Extract, word for word, every line from the one containing "# Upper thread, turn by turn" through the one containing "obj.parent = empty", with both end lines kept.

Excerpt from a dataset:
☆ ☆ ☆ ☆ ☆ ☆ ☆

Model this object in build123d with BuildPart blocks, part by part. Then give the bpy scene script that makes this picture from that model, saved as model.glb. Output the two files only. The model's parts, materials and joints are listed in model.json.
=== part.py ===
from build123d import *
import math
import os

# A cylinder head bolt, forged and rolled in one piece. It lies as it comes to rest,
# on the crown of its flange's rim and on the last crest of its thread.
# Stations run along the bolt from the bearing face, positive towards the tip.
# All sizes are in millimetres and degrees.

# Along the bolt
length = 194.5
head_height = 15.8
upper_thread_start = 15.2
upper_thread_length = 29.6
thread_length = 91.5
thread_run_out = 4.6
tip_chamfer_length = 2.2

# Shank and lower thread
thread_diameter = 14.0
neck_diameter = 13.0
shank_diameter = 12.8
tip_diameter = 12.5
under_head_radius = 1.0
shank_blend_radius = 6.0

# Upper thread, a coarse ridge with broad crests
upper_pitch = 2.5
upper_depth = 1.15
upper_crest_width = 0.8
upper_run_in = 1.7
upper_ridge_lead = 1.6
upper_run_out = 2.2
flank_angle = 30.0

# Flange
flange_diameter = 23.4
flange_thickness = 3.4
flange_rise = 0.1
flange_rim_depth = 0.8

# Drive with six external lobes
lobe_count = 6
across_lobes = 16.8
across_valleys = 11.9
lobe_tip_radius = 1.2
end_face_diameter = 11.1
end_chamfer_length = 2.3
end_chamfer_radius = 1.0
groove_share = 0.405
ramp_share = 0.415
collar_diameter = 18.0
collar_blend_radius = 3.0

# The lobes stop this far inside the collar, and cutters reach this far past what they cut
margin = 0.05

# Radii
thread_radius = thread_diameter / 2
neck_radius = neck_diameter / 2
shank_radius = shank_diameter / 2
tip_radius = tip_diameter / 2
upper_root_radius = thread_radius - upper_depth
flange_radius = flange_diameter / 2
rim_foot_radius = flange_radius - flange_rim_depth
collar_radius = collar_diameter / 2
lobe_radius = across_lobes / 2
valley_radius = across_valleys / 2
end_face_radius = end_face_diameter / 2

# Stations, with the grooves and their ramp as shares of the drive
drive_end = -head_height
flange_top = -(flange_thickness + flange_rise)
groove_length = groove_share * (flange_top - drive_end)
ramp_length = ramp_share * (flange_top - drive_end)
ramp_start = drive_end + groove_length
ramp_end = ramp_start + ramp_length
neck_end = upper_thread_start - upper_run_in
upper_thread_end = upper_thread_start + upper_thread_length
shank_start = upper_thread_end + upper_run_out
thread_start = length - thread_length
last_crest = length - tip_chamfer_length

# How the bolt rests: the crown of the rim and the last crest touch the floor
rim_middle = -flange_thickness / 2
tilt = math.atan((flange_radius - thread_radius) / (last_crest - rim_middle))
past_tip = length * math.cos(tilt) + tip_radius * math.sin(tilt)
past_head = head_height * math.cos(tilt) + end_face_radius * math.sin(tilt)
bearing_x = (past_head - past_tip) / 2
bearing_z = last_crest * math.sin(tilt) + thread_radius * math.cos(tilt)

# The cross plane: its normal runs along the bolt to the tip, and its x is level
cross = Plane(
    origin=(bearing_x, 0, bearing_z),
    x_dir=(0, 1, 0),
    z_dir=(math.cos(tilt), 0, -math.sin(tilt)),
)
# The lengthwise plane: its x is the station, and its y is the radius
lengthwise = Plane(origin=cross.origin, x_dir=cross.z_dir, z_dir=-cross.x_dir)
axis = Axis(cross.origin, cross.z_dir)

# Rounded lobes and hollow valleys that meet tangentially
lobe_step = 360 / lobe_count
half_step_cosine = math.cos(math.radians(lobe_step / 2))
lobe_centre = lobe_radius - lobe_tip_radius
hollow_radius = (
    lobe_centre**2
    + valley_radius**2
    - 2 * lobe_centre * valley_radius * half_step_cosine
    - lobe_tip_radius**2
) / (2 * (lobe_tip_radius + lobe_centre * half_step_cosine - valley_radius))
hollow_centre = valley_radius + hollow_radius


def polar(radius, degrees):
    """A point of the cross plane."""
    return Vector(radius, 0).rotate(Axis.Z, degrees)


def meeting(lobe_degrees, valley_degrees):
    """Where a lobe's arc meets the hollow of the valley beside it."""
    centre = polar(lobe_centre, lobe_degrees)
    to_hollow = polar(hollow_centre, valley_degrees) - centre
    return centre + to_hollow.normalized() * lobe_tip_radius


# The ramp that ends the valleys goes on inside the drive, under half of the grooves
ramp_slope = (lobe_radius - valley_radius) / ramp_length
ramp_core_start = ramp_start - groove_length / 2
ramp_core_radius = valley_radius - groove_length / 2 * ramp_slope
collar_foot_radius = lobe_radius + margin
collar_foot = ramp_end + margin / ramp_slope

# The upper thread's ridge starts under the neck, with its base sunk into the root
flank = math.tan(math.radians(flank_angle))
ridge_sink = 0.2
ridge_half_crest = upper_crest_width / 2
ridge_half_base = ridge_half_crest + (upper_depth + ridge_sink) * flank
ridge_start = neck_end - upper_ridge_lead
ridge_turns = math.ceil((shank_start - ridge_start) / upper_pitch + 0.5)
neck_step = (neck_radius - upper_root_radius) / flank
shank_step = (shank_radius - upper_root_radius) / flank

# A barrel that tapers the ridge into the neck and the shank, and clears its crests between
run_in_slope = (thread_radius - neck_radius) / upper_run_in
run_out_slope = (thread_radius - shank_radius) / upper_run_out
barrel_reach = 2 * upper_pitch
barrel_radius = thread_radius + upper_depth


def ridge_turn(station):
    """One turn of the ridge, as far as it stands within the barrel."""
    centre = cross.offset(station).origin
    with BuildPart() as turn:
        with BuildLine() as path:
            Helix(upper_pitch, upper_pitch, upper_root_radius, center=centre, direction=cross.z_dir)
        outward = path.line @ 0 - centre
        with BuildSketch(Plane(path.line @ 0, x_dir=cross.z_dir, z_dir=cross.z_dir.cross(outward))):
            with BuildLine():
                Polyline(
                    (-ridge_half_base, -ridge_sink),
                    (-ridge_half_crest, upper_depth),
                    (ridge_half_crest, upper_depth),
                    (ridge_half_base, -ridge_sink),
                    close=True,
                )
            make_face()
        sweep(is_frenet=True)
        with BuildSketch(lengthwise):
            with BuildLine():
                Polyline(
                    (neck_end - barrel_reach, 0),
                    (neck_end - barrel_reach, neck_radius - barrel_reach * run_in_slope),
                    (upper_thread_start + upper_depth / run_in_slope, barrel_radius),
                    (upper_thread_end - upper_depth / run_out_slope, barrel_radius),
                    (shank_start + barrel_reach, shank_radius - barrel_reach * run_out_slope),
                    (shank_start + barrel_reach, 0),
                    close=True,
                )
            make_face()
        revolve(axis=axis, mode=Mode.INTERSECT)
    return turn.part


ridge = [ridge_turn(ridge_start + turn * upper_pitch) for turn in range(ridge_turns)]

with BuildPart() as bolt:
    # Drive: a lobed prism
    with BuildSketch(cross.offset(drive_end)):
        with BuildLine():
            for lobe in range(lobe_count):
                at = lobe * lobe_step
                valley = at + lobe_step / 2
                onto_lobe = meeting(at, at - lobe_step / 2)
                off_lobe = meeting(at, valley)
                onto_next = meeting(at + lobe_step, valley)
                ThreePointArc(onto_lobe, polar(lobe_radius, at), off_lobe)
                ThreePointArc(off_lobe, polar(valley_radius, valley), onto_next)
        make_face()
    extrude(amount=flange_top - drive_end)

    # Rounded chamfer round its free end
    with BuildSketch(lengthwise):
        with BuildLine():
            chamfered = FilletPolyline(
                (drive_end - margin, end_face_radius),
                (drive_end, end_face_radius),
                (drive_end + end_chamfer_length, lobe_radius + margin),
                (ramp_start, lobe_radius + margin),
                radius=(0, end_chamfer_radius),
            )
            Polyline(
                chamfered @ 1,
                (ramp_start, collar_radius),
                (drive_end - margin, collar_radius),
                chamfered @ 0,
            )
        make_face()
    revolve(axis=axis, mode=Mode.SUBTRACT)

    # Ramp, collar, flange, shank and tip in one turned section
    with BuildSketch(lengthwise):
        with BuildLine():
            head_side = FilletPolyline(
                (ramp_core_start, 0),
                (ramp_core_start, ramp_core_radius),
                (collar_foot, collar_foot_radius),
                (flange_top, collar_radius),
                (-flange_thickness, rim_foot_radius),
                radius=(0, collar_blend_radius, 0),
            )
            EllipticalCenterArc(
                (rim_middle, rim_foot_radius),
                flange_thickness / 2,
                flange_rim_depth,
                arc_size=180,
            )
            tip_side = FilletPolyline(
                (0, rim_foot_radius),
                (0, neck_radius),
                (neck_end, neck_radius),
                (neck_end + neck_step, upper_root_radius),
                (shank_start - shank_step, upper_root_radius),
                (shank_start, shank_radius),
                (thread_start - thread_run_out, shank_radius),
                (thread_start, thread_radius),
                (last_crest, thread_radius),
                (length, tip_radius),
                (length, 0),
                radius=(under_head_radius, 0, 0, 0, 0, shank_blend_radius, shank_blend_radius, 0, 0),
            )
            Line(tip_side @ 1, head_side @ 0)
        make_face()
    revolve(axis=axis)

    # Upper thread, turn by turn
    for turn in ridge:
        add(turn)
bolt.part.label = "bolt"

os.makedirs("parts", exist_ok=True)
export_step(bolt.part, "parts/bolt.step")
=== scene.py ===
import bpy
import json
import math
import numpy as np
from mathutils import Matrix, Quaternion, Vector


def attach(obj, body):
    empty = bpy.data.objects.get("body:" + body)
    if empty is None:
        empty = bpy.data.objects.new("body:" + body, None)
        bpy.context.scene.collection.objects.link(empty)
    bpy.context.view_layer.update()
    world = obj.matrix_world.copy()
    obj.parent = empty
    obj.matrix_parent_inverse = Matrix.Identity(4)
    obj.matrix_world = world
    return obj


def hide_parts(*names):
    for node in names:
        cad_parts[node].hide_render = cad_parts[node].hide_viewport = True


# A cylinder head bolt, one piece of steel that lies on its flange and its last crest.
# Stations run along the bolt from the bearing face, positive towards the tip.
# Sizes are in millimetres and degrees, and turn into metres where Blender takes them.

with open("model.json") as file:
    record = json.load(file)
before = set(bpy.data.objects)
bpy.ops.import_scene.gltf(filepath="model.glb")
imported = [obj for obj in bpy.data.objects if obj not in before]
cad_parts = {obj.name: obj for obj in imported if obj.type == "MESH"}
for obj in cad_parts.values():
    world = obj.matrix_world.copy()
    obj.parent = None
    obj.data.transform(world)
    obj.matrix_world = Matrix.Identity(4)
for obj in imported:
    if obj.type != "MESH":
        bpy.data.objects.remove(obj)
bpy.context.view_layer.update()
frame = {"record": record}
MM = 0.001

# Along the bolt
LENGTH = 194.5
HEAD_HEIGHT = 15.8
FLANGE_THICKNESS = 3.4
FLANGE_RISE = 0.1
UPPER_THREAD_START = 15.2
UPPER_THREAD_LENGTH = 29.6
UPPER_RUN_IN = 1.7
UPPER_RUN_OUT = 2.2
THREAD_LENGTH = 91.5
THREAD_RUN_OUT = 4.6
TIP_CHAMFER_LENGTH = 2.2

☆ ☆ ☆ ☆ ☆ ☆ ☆

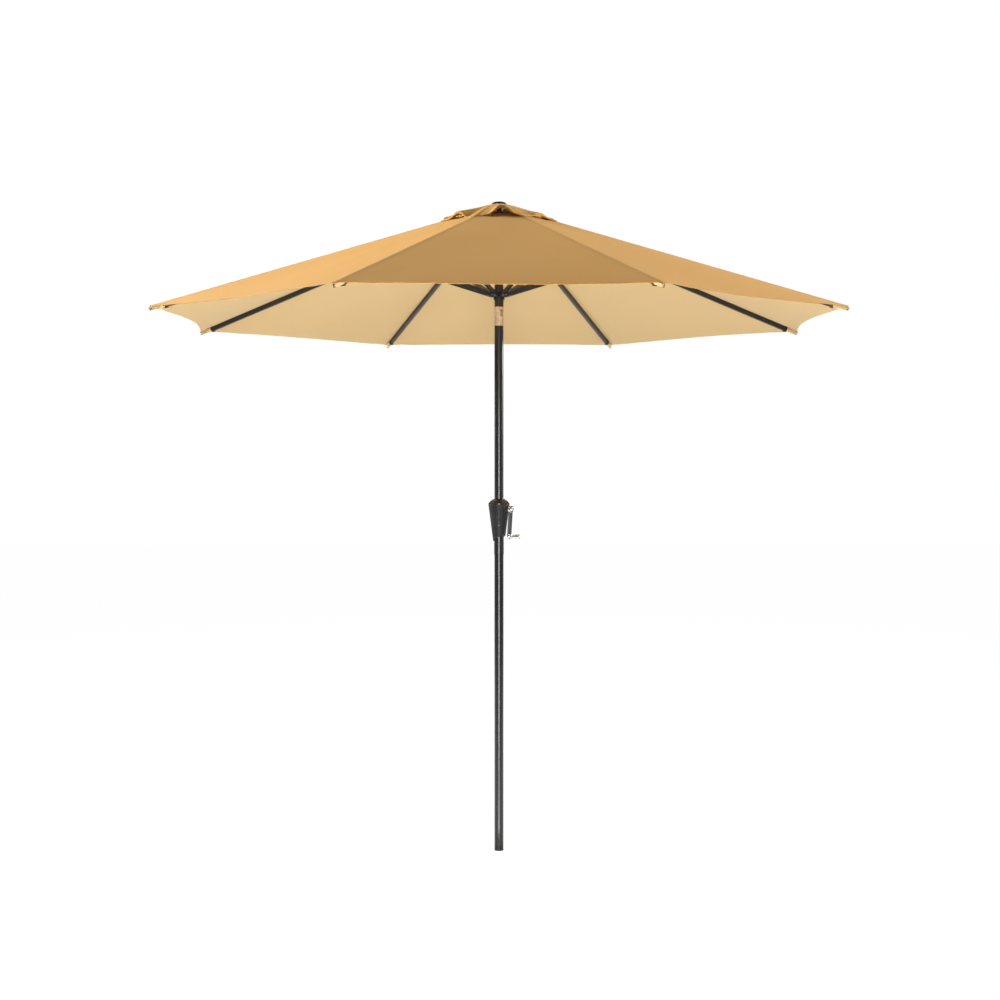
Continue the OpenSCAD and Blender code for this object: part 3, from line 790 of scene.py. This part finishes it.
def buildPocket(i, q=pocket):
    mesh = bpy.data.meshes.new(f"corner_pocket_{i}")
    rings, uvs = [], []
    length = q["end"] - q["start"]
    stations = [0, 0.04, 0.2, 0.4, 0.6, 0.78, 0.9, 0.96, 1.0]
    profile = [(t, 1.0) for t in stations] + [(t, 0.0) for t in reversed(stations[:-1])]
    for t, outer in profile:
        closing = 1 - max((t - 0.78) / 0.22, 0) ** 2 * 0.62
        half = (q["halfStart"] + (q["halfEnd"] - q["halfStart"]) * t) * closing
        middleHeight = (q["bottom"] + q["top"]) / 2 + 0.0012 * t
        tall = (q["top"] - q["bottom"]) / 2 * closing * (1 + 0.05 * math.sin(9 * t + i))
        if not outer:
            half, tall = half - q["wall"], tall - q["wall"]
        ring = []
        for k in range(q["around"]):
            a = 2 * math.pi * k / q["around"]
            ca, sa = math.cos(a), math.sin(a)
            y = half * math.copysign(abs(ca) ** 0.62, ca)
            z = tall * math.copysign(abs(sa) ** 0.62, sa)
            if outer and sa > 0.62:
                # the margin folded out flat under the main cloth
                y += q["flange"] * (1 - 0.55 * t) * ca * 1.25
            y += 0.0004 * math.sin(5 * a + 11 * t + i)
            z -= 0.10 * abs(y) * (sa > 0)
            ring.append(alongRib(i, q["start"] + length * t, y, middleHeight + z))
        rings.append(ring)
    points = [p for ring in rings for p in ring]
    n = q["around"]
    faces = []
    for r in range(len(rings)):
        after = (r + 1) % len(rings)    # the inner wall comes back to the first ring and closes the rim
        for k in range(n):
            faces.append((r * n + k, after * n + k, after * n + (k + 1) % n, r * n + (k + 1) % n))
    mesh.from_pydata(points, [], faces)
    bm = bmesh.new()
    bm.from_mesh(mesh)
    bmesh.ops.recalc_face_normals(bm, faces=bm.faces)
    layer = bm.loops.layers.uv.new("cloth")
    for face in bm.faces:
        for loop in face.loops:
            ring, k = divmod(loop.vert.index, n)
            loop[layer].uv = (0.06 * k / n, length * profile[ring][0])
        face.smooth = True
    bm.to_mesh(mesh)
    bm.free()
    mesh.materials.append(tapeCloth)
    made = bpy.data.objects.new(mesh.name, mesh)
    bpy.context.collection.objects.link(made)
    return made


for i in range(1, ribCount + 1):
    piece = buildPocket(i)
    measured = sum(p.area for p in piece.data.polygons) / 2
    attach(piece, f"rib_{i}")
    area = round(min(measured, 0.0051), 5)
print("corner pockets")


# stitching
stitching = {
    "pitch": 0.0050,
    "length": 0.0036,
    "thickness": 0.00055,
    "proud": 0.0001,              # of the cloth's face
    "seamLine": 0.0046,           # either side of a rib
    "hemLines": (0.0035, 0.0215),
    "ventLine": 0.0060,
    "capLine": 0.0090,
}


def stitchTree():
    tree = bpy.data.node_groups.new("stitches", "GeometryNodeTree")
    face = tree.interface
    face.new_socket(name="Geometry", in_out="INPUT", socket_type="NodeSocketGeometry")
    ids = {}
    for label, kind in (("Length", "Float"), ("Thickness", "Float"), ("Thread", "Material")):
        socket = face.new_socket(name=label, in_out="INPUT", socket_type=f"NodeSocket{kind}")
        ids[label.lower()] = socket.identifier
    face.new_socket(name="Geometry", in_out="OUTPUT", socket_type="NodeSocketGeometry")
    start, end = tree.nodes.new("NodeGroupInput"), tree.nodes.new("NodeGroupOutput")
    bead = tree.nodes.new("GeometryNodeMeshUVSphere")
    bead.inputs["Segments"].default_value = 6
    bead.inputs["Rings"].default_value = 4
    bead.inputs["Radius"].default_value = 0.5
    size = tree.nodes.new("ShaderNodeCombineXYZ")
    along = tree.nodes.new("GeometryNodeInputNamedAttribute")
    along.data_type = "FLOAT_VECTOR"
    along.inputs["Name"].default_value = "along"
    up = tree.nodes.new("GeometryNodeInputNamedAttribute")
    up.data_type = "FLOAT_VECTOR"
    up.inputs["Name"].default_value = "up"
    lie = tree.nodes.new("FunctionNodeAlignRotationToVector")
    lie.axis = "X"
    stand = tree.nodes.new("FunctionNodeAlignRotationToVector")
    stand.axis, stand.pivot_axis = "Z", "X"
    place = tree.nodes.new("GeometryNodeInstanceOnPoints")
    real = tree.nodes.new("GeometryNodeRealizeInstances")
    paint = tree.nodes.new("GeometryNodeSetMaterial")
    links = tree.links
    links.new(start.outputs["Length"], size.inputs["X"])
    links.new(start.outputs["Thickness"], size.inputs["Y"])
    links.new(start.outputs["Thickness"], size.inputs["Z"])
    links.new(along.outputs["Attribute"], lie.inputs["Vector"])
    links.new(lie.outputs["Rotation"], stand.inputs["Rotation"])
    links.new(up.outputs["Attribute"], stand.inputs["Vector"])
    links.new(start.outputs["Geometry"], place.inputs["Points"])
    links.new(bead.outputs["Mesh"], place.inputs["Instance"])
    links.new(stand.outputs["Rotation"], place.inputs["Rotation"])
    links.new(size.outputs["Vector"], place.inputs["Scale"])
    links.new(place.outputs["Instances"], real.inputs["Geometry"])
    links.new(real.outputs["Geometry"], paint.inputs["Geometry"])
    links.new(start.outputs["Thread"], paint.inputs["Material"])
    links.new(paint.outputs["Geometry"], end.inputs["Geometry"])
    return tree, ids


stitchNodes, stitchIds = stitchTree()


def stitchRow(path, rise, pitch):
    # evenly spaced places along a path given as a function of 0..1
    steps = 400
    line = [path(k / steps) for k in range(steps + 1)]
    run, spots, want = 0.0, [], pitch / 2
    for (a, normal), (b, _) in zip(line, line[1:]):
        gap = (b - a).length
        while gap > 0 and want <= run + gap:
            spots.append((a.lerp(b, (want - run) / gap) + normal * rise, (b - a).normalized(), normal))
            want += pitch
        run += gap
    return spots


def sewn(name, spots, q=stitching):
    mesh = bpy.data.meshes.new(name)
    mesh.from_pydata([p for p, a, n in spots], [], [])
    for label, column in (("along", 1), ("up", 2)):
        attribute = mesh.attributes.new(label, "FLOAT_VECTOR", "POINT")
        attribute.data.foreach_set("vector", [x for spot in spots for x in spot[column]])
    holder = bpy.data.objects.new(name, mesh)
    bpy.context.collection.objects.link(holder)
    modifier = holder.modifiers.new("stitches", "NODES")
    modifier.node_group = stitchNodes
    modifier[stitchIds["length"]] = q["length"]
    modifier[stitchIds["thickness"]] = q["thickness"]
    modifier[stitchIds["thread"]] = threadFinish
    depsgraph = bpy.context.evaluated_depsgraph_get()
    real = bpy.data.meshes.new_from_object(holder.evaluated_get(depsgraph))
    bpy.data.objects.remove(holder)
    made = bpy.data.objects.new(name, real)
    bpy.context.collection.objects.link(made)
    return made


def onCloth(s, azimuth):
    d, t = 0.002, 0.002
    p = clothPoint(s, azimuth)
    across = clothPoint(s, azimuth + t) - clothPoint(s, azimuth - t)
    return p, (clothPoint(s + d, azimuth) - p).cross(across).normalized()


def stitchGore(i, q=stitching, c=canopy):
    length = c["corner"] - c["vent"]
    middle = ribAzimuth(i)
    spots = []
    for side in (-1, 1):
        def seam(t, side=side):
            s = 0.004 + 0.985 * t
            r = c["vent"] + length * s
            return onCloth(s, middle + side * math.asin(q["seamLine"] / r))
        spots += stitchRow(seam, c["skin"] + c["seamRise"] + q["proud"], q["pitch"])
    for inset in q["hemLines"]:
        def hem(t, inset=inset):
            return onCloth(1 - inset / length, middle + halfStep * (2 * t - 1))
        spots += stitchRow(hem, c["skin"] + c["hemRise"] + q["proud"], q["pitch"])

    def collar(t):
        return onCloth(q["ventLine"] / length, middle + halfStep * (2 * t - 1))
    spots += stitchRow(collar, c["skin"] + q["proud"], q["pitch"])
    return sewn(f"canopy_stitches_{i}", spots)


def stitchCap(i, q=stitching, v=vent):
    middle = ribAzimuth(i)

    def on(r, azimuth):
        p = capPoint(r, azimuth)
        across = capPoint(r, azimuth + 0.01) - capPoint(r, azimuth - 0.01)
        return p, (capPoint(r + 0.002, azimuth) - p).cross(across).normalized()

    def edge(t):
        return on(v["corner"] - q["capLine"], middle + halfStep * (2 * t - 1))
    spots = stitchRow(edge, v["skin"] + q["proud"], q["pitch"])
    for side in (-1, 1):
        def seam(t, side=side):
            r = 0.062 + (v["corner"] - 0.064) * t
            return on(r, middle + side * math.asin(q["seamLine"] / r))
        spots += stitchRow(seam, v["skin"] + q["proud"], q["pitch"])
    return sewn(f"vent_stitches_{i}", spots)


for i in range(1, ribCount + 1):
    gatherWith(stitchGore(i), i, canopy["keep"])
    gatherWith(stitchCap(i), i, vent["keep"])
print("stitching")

☆ ☆ ☆ ☆ ☆ ☆ ☆

### Task solution
    # Upper thread, turn by turn
    for turn in ridge:
        add(turn)
bolt.part.label = "bolt"

os.makedirs("parts", exist_ok=True)
export_step(bolt.part, "parts/bolt.step")
=== scene.py ===
import bpy
import json
import math
import numpy as np
from mathutils import Matrix, Quaternion, Vector


def attach(obj, body):
    empty = bpy.data.objects.get("body:" + body)
    if empty is None:
        empty = bpy.data.objects.new("body:" + body, None)
        bpy.context.scene.collection.objects.link(empty)
    bpy.context.view_layer.update()
    world = obj.matrix_world.copy()
    obj.parent = empty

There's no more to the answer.